## Begin COLLECTED DATA

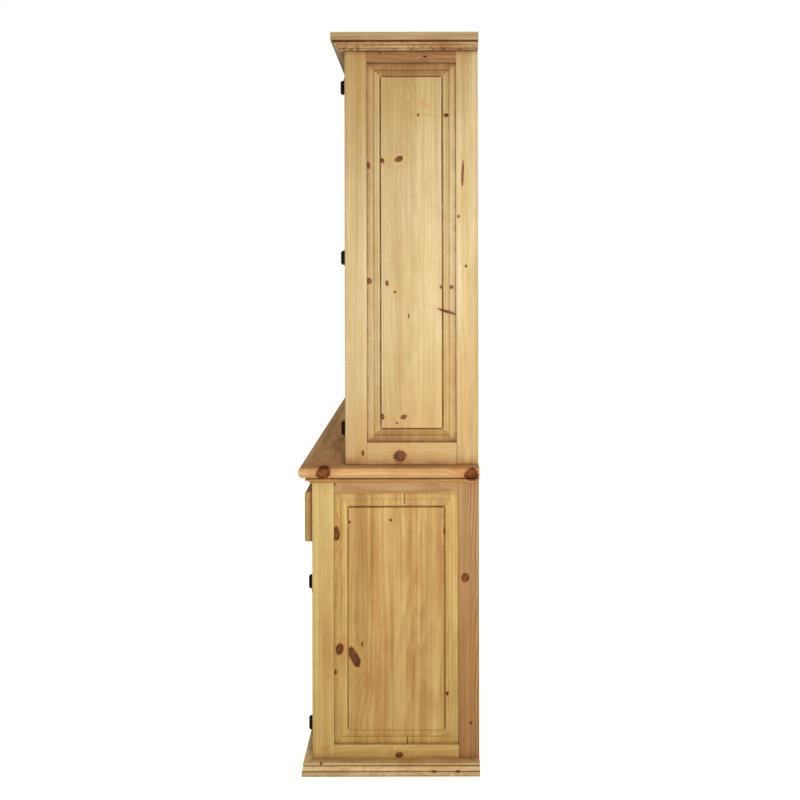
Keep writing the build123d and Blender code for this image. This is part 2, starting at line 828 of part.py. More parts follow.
def glazed_door(bay):
    """An upper door: rebated frame with beads, one pane, knob and hinge leaves."""
    opening, side = upper_bays[bay], hinge_side[bay]
    width = opening[1] - opening[0] - 2 * door_gap
    rise = upper_door_top - upper_door_bottom
    pane_back = -door_thickness + glass_rebate - glass_thickness
    slot = (-door_thickness, -door_thickness + glass_rebate)
    frame, inner_x, inner_y = door_frame(
        width, rise, upper_door_stile, upper_door_bottom_rail, upper_door_top_rail, slot, bead_width
    )
    lap = bead_width - glass_clearance
    pane = board(
        (inner_x[0] - lap, inner_x[1] + lap),
        (inner_y[0] - lap, inner_y[1] + lap),
        (pane_back, pane_back + glass_thickness),
    )
    bead_z = (-door_thickness, pane_back)
    rebate_x = (inner_x[0] - bead_width, inner_x[1] + bead_width)
    rebate_y = (inner_y[0] - bead_width, inner_y[1] + bead_width)
    beads = [
        board((rebate_x[0], inner_x[0]), rebate_y, bead_z),
        board((inner_x[1], rebate_x[1]), rebate_y, bead_z),
        board(inner_x, (rebate_y[0], inner_y[0]), bead_z),
        board(inner_x, (inner_y[1], rebate_y[1]), bead_z),
    ]
    place = door_plane(opening, upper_face_y, upper_door_bottom).location
    name = f"upper_door_{bay}"
    write(f"{name}_frame", *[place * member for member in (*frame, *beads)])
    write(f"{name}_glass", place * pane)
    knob_z = upper_door_bottom + upper_knob_rise
    write(f"{name}_knob", knob(knob_x(opening, side, upper_door_stile), upper_face_y, knob_z))
    write(f"{name}_hinge_leaves", *hung(door_leaf, upper_bays, upper_face_y, upper_hinge_heights, bay))


# ---------------------------------------------------------------- drawers


def drawer(bay):
    """An overlay drawer: moulded front, box of five boards, and a knob in the middle."""
    opening = lower_bays[bay]
    front_back = lower_face_y - drawer_front_gap
    front_x = (opening[0] - drawer_lap, opening[1] + drawer_lap)
    middle_x = (opening[0] + opening[1]) / 2
    middle_z = (drawer_front_bottom + drawer_front_top) / 2
    with BuildPart() as front:
        front_y = (front_back - drawer_front_thickness, front_back)
        add(board(front_x, front_y, (drawer_front_bottom, drawer_front_top)))
        fillet(front.faces().sort_by(Axis.Y)[0].edges(), radius=drawer_front_round)
    x = (opening[0] + drawer_side_play, opening[1] - drawer_side_play)
    y = (front_back, front_back + drawer_box_depth)
    z = (drawer_opening_bottom + drawer_lift, drawer_opening_top - drawer_top_play)
    inner_x = (x[0] + drawer_board, x[1] - drawer_board)
    inner_y = (y[0] + drawer_board, y[1] - drawer_board)
    bottom_z = (z[0] + drawer_bottom_height, z[0] + drawer_bottom_height + drawer_bottom_thickness)
    name = f"drawer_{bay}"
    write(f"{name}_front", front.part)
    write(
        f"{name}_box",
        board((x[0], inner_x[0]), y, z),
        board((inner_x[1], x[1]), y, z),
        board(inner_x, (y[0], inner_y[0]), z),
        board(inner_x, (inner_y[1], y[1]), z),
        board(inner_x, inner_y, bottom_z),
    )
    write(f"{name}_knob", knob(middle_x, front_back - drawer_front_thickness, middle_z))


for bay in BAYS:
    panelled_door(bay)
    glazed_door(bay)
    drawer(bay)

HINGED = ((lower_bays, lower_face_y, lower_hinge_heights), (upper_bays, upper_face_y, upper_hinge_heights))
DOORS = [(*row, bay) for row in HINGED for bay in BAYS]
write("hinge_case_leaves", *[leaf for door in DOORS for leaf in hung(case_leaf, *door, over_door=False)])
write("hinge_pins", *[shaft for door in DOORS for shaft in hung(pin, *door)])
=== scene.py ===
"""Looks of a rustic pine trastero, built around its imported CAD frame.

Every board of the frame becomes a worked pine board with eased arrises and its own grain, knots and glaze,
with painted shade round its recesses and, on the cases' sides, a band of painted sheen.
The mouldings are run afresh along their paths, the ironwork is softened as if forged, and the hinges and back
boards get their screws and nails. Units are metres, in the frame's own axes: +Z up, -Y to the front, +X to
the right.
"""

import logging
import math
import random
from collections.abc import Callable
from dataclasses import dataclass, field
from enum import Enum

import bmesh
import bpy
from mathutils import Matrix, Vector


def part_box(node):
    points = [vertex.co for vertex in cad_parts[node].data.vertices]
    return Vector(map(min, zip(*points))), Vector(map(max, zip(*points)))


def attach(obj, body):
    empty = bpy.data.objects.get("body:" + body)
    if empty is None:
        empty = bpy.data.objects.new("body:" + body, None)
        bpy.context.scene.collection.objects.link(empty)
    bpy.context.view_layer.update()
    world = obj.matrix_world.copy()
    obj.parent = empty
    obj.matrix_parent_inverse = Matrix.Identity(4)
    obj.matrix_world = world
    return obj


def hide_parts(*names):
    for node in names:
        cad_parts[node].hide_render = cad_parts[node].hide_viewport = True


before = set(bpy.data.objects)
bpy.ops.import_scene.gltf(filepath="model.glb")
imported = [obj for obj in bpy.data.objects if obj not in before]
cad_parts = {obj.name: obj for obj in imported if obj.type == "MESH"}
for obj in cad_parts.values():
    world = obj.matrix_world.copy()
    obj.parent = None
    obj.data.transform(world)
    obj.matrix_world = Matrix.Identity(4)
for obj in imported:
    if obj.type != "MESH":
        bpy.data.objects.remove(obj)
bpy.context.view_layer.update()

log = logging.getLogger("trastero")

Socket = bpy.types.NodeSocket
Colour = tuple[float, float, float]
Triangle = tuple[Vector, Vector, Vector]

WHITE: Colour = (1.0, 1.0, 1.0)
# Points nearer than MERGE are one, a point within FLUSH of a plane lies on it, and corners of neighbouring
# triangles agree to so many DIGITS
MERGE = 2e-6
FLUSH = 1e-6
DIGITS = 6


def srgb(red: int, green: int, blue: int) -> Colour:
    """Linear colour of an 8-bit sRGB colour.

    Args:
        red: its red, from 0 to 255.
        green: its green.
        blue: its blue.

    Returns:
        The linear colour.
    """
    shares = [value / 255 for value in (red, green, blue)]
    return tuple(c / 12.92 if c <= 0.04045 else ((c + 0.055) / 1.055) ** 2.4 for c in shares)


class Axis(Enum):
    """The axes of the frame."""

    X = 0
    Y = 1
    Z = 2


class Mark(str, Enum):
    """Names of the attributes that the pieces carry for their finish and their making."""

    BOARD = "board"
    TONE = "tone"
    END = "end_grain"
    AIM = "aim"
    OUTWARD = "outward"
    MITRE = "mitre"
    SHIFT = "shift"


class Slot(str, Enum):
    """Names of the material slots that new pieces are passed with; only PANEL changes what is built."""

    FRAME = "pine_frame"
    PANEL = "pine_panel"
    MOULDING = "pine_moulding"
    COUNTER = "pine_counter"
    BOARDS = "pine_boards"
    IRON = "black_iron"


class Tier(str, Enum):
    """The two cases, one upon the other."""

    LOWER = "lower"
    UPPER = "upper"


class Bay(str, Enum):
    """The three bays of doors and drawers."""

    LEFT = "left"
    CENTRE = "centre"
    RIGHT = "right"


# ------------------------------------------------------------------------------------------ node building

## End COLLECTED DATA

Give the data again, exactly as it stands.

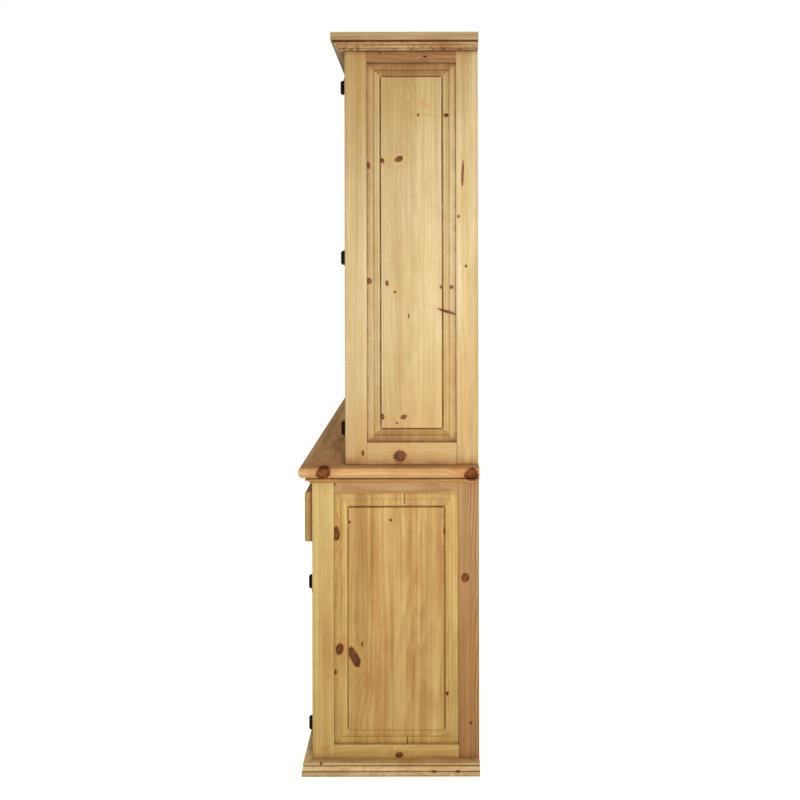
Keep writing the build123d and Blender code for this image. This is part 2, starting at line 828 of part.py. More parts follow.
def glazed_door(bay):
    """An upper door: rebated frame with beads, one pane, knob and hinge leaves."""
    opening, side = upper_bays[bay], hinge_side[bay]
    width = opening[1] - opening[0] - 2 * door_gap
    rise = upper_door_top - upper_door_bottom
    pane_back = -door_thickness + glass_rebate - glass_thickness
    slot = (-door_thickness, -door_thickness + glass_rebate)
    frame, inner_x, inner_y = door_frame(
        width, rise, upper_door_stile, upper_door_bottom_rail, upper_door_top_rail, slot, bead_width
    )
    lap = bead_width - glass_clearance
    pane = board(
        (inner_x[0] - lap, inner_x[1] + lap),
        (inner_y[0] - lap, inner_y[1] + lap),
        (pane_back, pane_back + glass_thickness),
    )
    bead_z = (-door_thickness, pane_back)
    rebate_x = (inner_x[0] - bead_width, inner_x[1] + bead_width)
    rebate_y = (inner_y[0] - bead_width, inner_y[1] + bead_width)
    beads = [
        board((rebate_x[0], inner_x[0]), rebate_y, bead_z),
        board((inner_x[1], rebate_x[1]), rebate_y, bead_z),
        board(inner_x, (rebate_y[0], inner_y[0]), bead_z),
        board(inner_x, (inner_y[1], rebate_y[1]), bead_z),
    ]
    place = door_plane(opening, upper_face_y, upper_door_bottom).location
    name = f"upper_door_{bay}"
    write(f"{name}_frame", *[place * member for member in (*frame, *beads)])
    write(f"{name}_glass", place * pane)
    knob_z = upper_door_bottom + upper_knob_rise
    write(f"{name}_knob", knob(knob_x(opening, side, upper_door_stile), upper_face_y, knob_z))
    write(f"{name}_hinge_leaves", *hung(door_leaf, upper_bays, upper_face_y, upper_hinge_heights, bay))


# ---------------------------------------------------------------- drawers


def drawer(bay):
    """An overlay drawer: moulded front, box of five boards, and a knob in the middle."""
    opening = lower_bays[bay]
    front_back = lower_face_y - drawer_front_gap
    front_x = (opening[0] - drawer_lap, opening[1] + drawer_lap)
    middle_x = (opening[0] + opening[1]) / 2
    middle_z = (drawer_front_bottom + drawer_front_top) / 2
    with BuildPart() as front:
        front_y = (front_back - drawer_front_thickness, front_back)
        add(board(front_x, front_y, (drawer_front_bottom, drawer_front_top)))
        fillet(front.faces().sort_by(Axis.Y)[0].edges(), radius=drawer_front_round)
    x = (opening[0] + drawer_side_play, opening[1] - drawer_side_play)
    y = (front_back, front_back + drawer_box_depth)
    z = (drawer_opening_bottom + drawer_lift, drawer_opening_top - drawer_top_play)
    inner_x = (x[0] + drawer_board, x[1] - drawer_board)
    inner_y = (y[0] + drawer_board, y[1] - drawer_board)
    bottom_z = (z[0] + drawer_bottom_height, z[0] + drawer_bottom_height + drawer_bottom_thickness)
    name = f"drawer_{bay}"
    write(f"{name}_front", front.part)
    write(
        f"{name}_box",
        board((x[0], inner_x[0]), y, z),
        board((inner_x[1], x[1]), y, z),
        board(inner_x, (y[0], inner_y[0]), z),
        board(inner_x, (inner_y[1], y[1]), z),
        board(inner_x, inner_y, bottom_z),
    )
    write(f"{name}_knob", knob(middle_x, front_back - drawer_front_thickness, middle_z))


for bay in BAYS:
    panelled_door(bay)
    glazed_door(bay)
    drawer(bay)

HINGED = ((lower_bays, lower_face_y, lower_hinge_heights), (upper_bays, upper_face_y, upper_hinge_heights))
DOORS = [(*row, bay) for row in HINGED for bay in BAYS]
write("hinge_case_leaves", *[leaf for door in DOORS for leaf in hung(case_leaf, *door, over_door=False)])
write("hinge_pins", *[shaft for door in DOORS for shaft in hung(pin, *door)])
=== scene.py ===
"""Looks of a rustic pine trastero, built around its imported CAD frame.

Every board of the frame becomes a worked pine board with eased arrises and its own grain, knots and glaze,
with painted shade round its recesses and, on the cases' sides, a band of painted sheen.
The mouldings are run afresh along their paths, the ironwork is softened as if forged, and the hinges and back
boards get their screws and nails. Units are metres, in the frame's own axes: +Z up, -Y to the front, +X to
the right.
"""

import logging
import math
import random
from collections.abc import Callable
from dataclasses import dataclass, field
from enum import Enum

import bmesh
import bpy
from mathutils import Matrix, Vector


def part_box(node):
    points = [vertex.co for vertex in cad_parts[node].data.vertices]
    return Vector(map(min, zip(*points))), Vector(map(max, zip(*points)))


def attach(obj, body):
    empty = bpy.data.objects.get("body:" + body)
    if empty is None:
        empty = bpy.data.objects.new("body:" + body, None)
        bpy.context.scene.collection.objects.link(empty)
    bpy.context.view_layer.update()
    world = obj.matrix_world.copy()
    obj.parent = empty
    obj.matrix_parent_inverse = Matrix.Identity(4)
    obj.matrix_world = world
    return obj


def hide_parts(*names):
    for node in names:
        cad_parts[node].hide_render = cad_parts[node].hide_viewport = True


before = set(bpy.data.objects)
bpy.ops.import_scene.gltf(filepath="model.glb")
imported = [obj for obj in bpy.data.objects if obj not in before]
cad_parts = {obj.name: obj for obj in imported if obj.type == "MESH"}
for obj in cad_parts.values():
    world = obj.matrix_world.copy()
    obj.parent = None
    obj.data.transform(world)
    obj.matrix_world = Matrix.Identity(4)
for obj in imported:
    if obj.type != "MESH":
        bpy.data.objects.remove(obj)
bpy.context.view_layer.update()

log = logging.getLogger("trastero")

Socket = bpy.types.NodeSocket
Colour = tuple[float, float, float]
Triangle = tuple[Vector, Vector, Vector]

WHITE: Colour = (1.0, 1.0, 1.0)
# Points nearer than MERGE are one, a point within FLUSH of a plane lies on it, and corners of neighbouring
# triangles agree to so many DIGITS
MERGE = 2e-6
FLUSH = 1e-6
DIGITS = 6


def srgb(red: int, green: int, blue: int) -> Colour:
    """Linear colour of an 8-bit sRGB colour.

    Args:
        red: its red, from 0 to 255.
        green: its green.
        blue: its blue.

    Returns:
        The linear colour.
    """
    shares = [value / 255 for value in (red, green, blue)]
    return tuple(c / 12.92 if c <= 0.04045 else ((c + 0.055) / 1.055) ** 2.4 for c in shares)


class Axis(Enum):
    """The axes of the frame."""

    X = 0
    Y = 1
    Z = 2


class Mark(str, Enum):
    """Names of the attributes that the pieces carry for their finish and their making."""

    BOARD = "board"
    TONE = "tone"
    END = "end_grain"
    AIM = "aim"
    OUTWARD = "outward"
    MITRE = "mitre"
    SHIFT = "shift"


class Slot(str, Enum):
    """Names of the material slots that new pieces are passed with; only PANEL changes what is built."""

    FRAME = "pine_frame"
    PANEL = "pine_panel"
    MOULDING = "pine_moulding"
    COUNTER = "pine_counter"
    BOARDS = "pine_boards"
    IRON = "black_iron"


class Tier(str, Enum):
    """The two cases, one upon the other."""

    LOWER = "lower"
    UPPER = "upper"


class Bay(str, Enum):
    """The three bays of doors and drawers."""

    LEFT = "left"
    CENTRE = "centre"
    RIGHT = "right"


# ------------------------------------------------------------------------------------------ node building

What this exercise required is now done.